Influence functions, as the influence function for the longitudinal displacement u(x)of a rod

$${{u}_{1}}\left( x \right)=\underset{0}{\overset{1}{\mathop{\int }}}\,{{G}_{0}}\left( y,x \right){{p}_{1}}\left( y \right)dy,$$

(5.1)

are L₂-scalar products between the Green’s function and the exterior load p₁ and because the scalar product is distributive

$$underset{0}{\overset{1}{\mathop{\int }}}\,{{G}_{0}}\left( {{p}_{1}}+{{p}_{2}} \right)dy=\underset{0}{\overset{1}{\mathop{\int }}}\,{{G}_{0}}{{p}_{1}}dy+\underset{0}{\overset{1}{\mathop{\int }}}\,{{G}_{0}}{{p}_{2}}dy,$$

the influence function for a nonlinear equation cannot be of the form (5.1).
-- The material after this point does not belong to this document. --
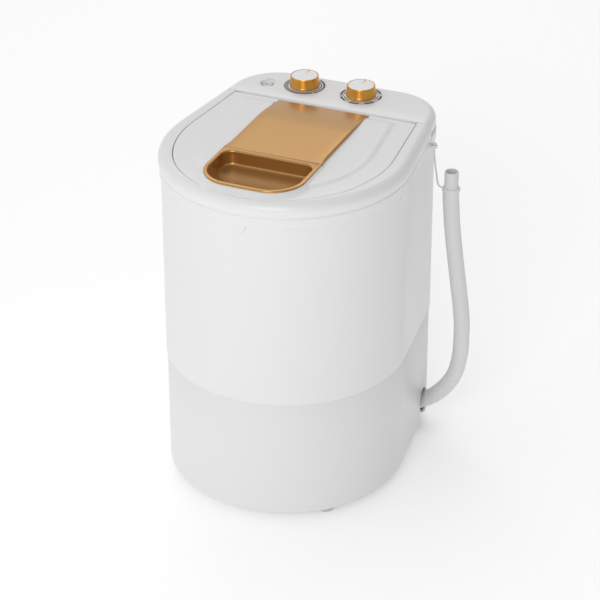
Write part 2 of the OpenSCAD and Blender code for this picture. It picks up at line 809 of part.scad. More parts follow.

If Eq.(5.1) were the solution of the problem

$${{D}^{NL}}u={{p}_{1}},$$

and

$${{u}_{2}}\left( x \right)=\underset{0}{\overset{1}{\mathop{\int }}}\,{{G}_{0}}\left( y,x \right){{p}_{2}}\left( y \right)dy$$

the solution of the problem

$${{D}^{NL}}u={{P}_{2}},$$

then the functionld

$$u\left( x \right)={{u}_{1}}\left( x \right)+{{u}_{2}}\left( x \right)=\underset{0}{\overset{1}{\mathop{\int }}}\,{{G}_{0}}\left( y,x \right)\left( {{p}_{1}}\left( y \right)+{{p}_{2}}\left( y \right) \right)dy$$

Would be the solution of the problem

$${{D}^{NL}}\left( {{u}_{1}}+{{u}_{2}} \right)={{p}_{1}}+{{p}_{2}}.$$

But this is a contradiction.